Task directions:
Write every line of the material out exactly as shown.
::::
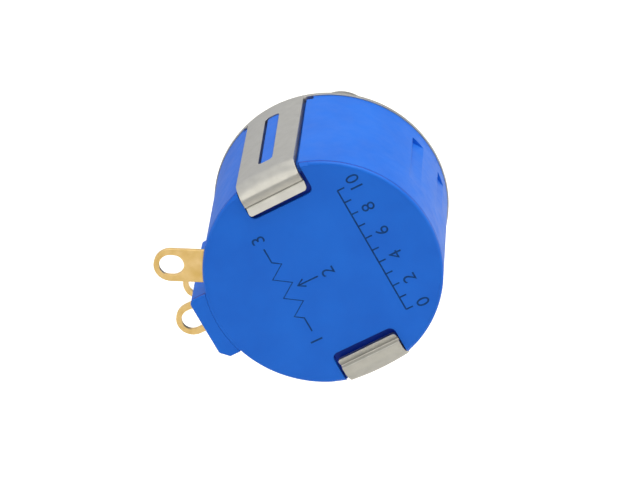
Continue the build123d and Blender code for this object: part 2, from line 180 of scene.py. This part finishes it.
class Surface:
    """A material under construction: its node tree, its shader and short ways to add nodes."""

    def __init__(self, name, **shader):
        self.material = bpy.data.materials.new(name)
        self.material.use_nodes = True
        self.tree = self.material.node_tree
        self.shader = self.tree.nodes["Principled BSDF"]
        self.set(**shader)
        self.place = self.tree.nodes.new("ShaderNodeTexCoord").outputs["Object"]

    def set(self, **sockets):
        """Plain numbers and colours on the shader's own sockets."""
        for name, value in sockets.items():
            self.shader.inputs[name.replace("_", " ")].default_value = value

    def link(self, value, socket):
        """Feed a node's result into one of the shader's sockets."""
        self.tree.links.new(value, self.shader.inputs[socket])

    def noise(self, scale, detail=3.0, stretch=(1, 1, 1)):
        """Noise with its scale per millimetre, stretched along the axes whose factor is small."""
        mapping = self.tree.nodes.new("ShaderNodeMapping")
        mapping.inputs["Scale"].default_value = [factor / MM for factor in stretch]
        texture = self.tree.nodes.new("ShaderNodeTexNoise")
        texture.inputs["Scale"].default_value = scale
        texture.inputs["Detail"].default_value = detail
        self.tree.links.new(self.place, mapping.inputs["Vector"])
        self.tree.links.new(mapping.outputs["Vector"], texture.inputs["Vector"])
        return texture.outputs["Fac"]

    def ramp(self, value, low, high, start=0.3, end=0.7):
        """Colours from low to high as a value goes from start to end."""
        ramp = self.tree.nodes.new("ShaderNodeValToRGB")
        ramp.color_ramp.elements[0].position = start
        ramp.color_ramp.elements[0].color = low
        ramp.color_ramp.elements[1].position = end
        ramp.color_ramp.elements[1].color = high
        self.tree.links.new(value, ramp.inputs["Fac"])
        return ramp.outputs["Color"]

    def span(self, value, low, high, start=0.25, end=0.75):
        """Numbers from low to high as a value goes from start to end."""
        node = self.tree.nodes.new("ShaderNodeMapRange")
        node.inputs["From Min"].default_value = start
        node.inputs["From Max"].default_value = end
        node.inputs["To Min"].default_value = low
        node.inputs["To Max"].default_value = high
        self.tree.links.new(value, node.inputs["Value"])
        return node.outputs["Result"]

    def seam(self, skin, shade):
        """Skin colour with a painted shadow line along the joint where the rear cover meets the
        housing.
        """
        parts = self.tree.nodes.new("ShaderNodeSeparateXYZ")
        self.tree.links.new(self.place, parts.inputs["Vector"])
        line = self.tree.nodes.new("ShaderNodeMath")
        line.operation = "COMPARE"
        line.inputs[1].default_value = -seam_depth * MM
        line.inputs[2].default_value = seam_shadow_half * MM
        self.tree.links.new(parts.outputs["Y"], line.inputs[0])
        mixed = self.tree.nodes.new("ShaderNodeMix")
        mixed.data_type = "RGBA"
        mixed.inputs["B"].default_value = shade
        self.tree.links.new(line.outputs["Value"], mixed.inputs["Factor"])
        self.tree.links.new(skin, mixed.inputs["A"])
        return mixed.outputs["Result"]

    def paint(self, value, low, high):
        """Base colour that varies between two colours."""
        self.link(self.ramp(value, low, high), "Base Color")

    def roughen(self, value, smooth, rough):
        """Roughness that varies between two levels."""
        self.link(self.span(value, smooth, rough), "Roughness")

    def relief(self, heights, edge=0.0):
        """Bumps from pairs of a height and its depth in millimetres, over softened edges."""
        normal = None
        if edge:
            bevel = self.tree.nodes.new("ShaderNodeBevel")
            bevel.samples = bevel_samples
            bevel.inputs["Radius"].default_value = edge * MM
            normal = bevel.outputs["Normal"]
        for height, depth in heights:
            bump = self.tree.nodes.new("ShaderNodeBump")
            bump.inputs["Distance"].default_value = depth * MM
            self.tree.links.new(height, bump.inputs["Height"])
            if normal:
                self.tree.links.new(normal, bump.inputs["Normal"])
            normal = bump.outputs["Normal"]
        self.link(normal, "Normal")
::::
Answer in full:
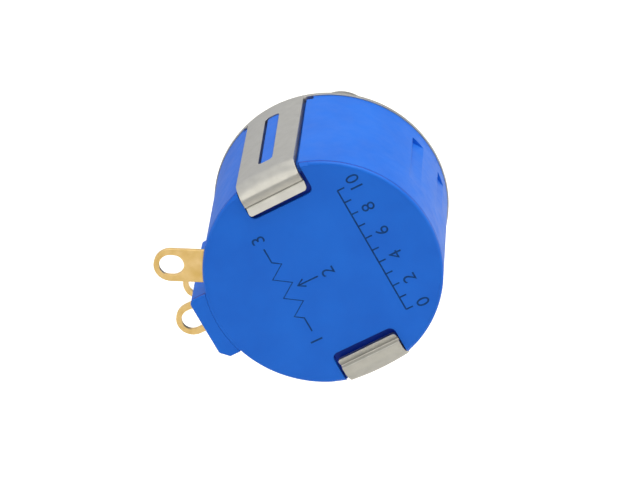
Continue the build123d and Blender code for this object: part 2, from line 180 of scene.py. This part finishes it.
class Surface:
    """A material under construction: its node tree, its shader and short ways to add nodes."""

    def __init__(self, name, **shader):
        self.material = bpy.data.materials.new(name)
        self.material.use_nodes = True
        self.tree = self.material.node_tree
        self.shader = self.tree.nodes["Principled BSDF"]
        self.set(**shader)
        self.place = self.tree.nodes.new("ShaderNodeTexCoord").outputs["Object"]

    def set(self, **sockets):
        """Plain numbers and colours on the shader's own sockets."""
        for name, value in sockets.items():
            self.shader.inputs[name.replace("_", " ")].default_value = value

    def link(self, value, socket):
        """Feed a node's result into one of the shader's sockets."""
        self.tree.links.new(value, self.shader.inputs[socket])

    def noise(self, scale, detail=3.0, stretch=(1, 1, 1)):
        """Noise with its scale per millimetre, stretched along the axes whose factor is small."""
        mapping = self.tree.nodes.new("ShaderNodeMapping")
        mapping.inputs["Scale"].default_value = [factor / MM for factor in stretch]
        texture = self.tree.nodes.new("ShaderNodeTexNoise")
        texture.inputs["Scale"].default_value = scale
        texture.inputs["Detail"].default_value = detail
        self.tree.links.new(self.place, mapping.inputs["Vector"])
        self.tree.links.new(mapping.outputs["Vector"], texture.inputs["Vector"])
        return texture.outputs["Fac"]

    def ramp(self, value, low, high, start=0.3, end=0.7):
        """Colours from low to high as a value goes from start to end."""
        ramp = self.tree.nodes.new("ShaderNodeValToRGB")
        ramp.color_ramp.elements[0].position = start
        ramp.color_ramp.elements[0].color = low
        ramp.color_ramp.elements[1].position = end
        ramp.color_ramp.elements[1].color = high
        self.tree.links.new(value, ramp.inputs["Fac"])
        return ramp.outputs["Color"]

    def span(self, value, low, high, start=0.25, end=0.75):
        """Numbers from low to high as a value goes from start to end."""
        node = self.tree.nodes.new("ShaderNodeMapRange")
        node.inputs["From Min"].default_value = start
        node.inputs["From Max"].default_value = end
        node.inputs["To Min"].default_value = low
        node.inputs["To Max"].default_value = high
        self.tree.links.new(value, node.inputs["Value"])
        return node.outputs["Result"]

    def seam(self, skin, shade):
        """Skin colour with a painted shadow line along the joint where the rear cover meets the
        housing.
        """
        parts = self.tree.nodes.new("ShaderNodeSeparateXYZ")
        self.tree.links.new(self.place, parts.inputs["Vector"])
        line = self.tree.nodes.new("ShaderNodeMath")
        line.operation = "COMPARE"
        line.inputs[1].default_value = -seam_depth * MM
        line.inputs[2].default_value = seam_shadow_half * MM
        self.tree.links.new(parts.outputs["Y"], line.inputs[0])
        mixed = self.tree.nodes.new("ShaderNodeMix")
        mixed.data_type = "RGBA"
        mixed.inputs["B"].default_value = shade
        self.tree.links.new(line.outputs["Value"], mixed.inputs["Factor"])
        self.tree.links.new(skin, mixed.inputs["A"])
        return mixed.outputs["Result"]

    def paint(self, value, low, high):
        """Base colour that varies between two colours."""
        self.link(self.ramp(value, low, high), "Base Color")

    def roughen(self, value, smooth, rough):
        """Roughness that varies between two levels."""
        self.link(self.span(value, smooth, rough), "Roughness")

    def relief(self, heights, edge=0.0):
        """Bumps from pairs of a height and its depth in millimetres, over softened edges."""
        normal = None
        if edge:
            bevel = self.tree.nodes.new("ShaderNodeBevel")
            bevel.samples = bevel_samples
            bevel.inputs["Radius"].default_value = edge * MM
            normal = bevel.outputs["Normal"]
        for height, depth in heights:
            bump = self.tree.nodes.new("ShaderNodeBump")
            bump.inputs["Distance"].default_value = depth * MM
            self.tree.links.new(height, bump.inputs["Height"])
            if normal:
                self.tree.links.new(normal, bump.inputs["Normal"])
            normal = bump.outputs["Normal"]
        self.link(normal, "Normal")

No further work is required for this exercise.